- Data segment:
═══

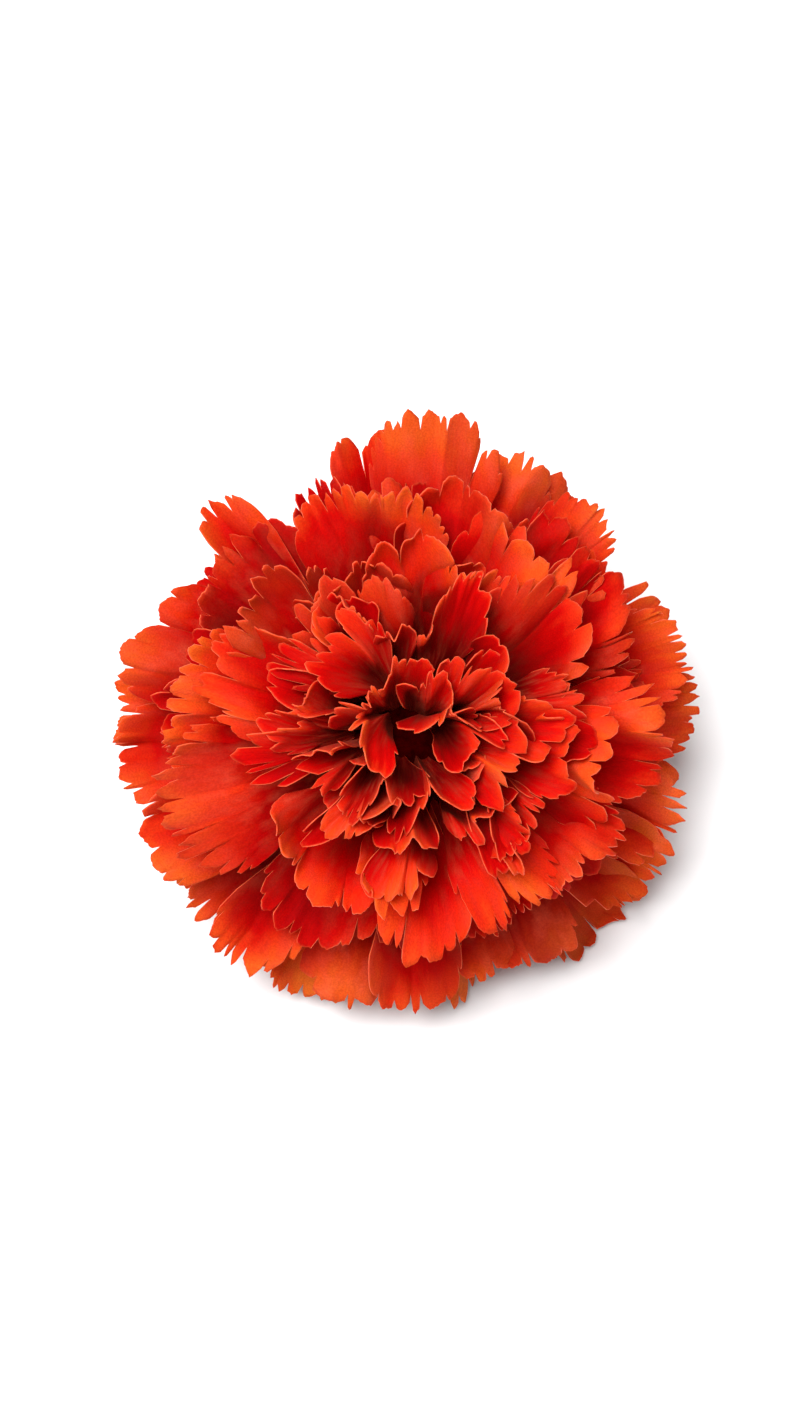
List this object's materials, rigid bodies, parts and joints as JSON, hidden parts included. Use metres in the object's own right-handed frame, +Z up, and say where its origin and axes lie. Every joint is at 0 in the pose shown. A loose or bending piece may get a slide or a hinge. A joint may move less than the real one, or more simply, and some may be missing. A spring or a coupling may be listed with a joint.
{
  "type": "carnation bloom",
  "caption": "A red-orange double carnation, picked with a short stub of stem and lying face up on its lowest petals and the cut end.",
  "frame": {"origin": "on the surface the bloom lies on, under the middle of the bounding box", "axes": "Z up; the bloom's face leans 32 degrees from Z toward -Y and slightly toward +X, so -Y is its front; the stem's cut end rests at the back"},
  "size_m": [0.0769, 0.0702, 0.0608],
  "materials": {
    "petals": "soft, velvety red-orange, deeper toward the roots",
    "calyx": "smooth grey-green with a waxy bloom",
    "epicalyx": "smooth green bracts with pale tips",
    "stem": "smooth green, waxy, pale and moist at the cut"
  },
  "bodies": {
    "root": {"petals": "petals", "calyx": "calyx", "epicalyx": "epicalyx", "stem": "stem"}
  },
  "joints": []
}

═══

- The task: Reproduce every line above without error.

- Response below:
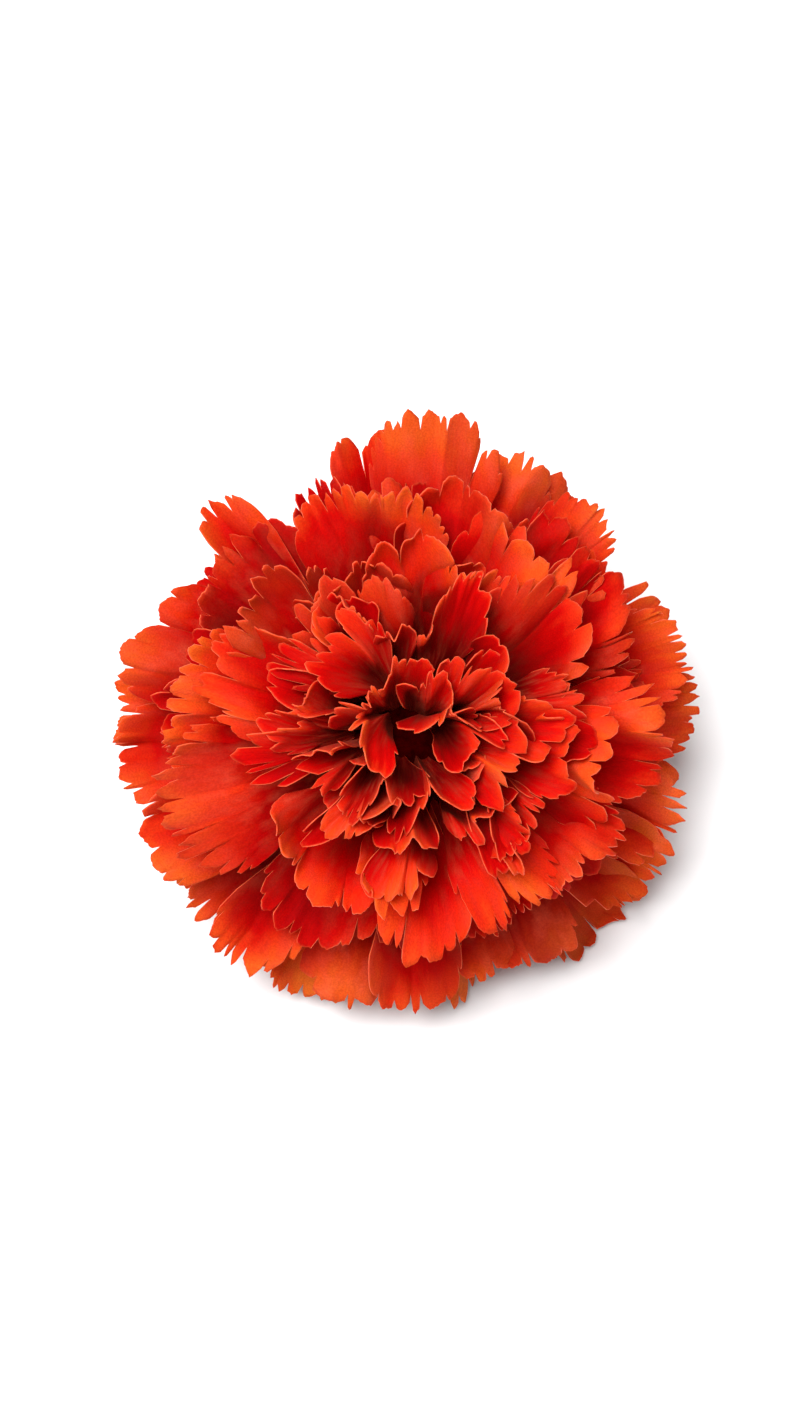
List this object's materials, rigid bodies, parts and joints as JSON, hidden parts included. Use metres in the object's own right-handed frame, +Z up, and say where its origin and axes lie. Every joint is at 0 in the pose shown. A loose or bending piece may get a slide or a hinge. A joint may move less than the real one, or more simply, and some may be missing. A spring or a coupling may be listed with a joint.
{
  "type": "carnation bloom",
  "caption": "A red-orange double carnation, picked with a short stub of stem and lying face up on its lowest petals and the cut end.",
  "frame": {"origin": "on the surface the bloom lies on, under the middle of the bounding box", "axes": "Z up; the bloom's face leans 32 degrees from Z toward -Y and slightly toward +X, so -Y is its front; the stem's cut end rests at the back"},
  "size_m": [0.0769, 0.0702, 0.0608],
  "materials": {
    "petals": "soft, velvety red-orange, deeper toward the roots",
    "calyx": "smooth grey-green with a waxy bloom",
    "epicalyx": "smooth green bracts with pale tips",
    "stem": "smooth green, waxy, pale and moist at the cut"
  },
  "bodies": {
    "root": {"petals": "petals", "calyx": "calyx", "epicalyx": "epicalyx", "stem": "stem"}
  },
  "joints": []
}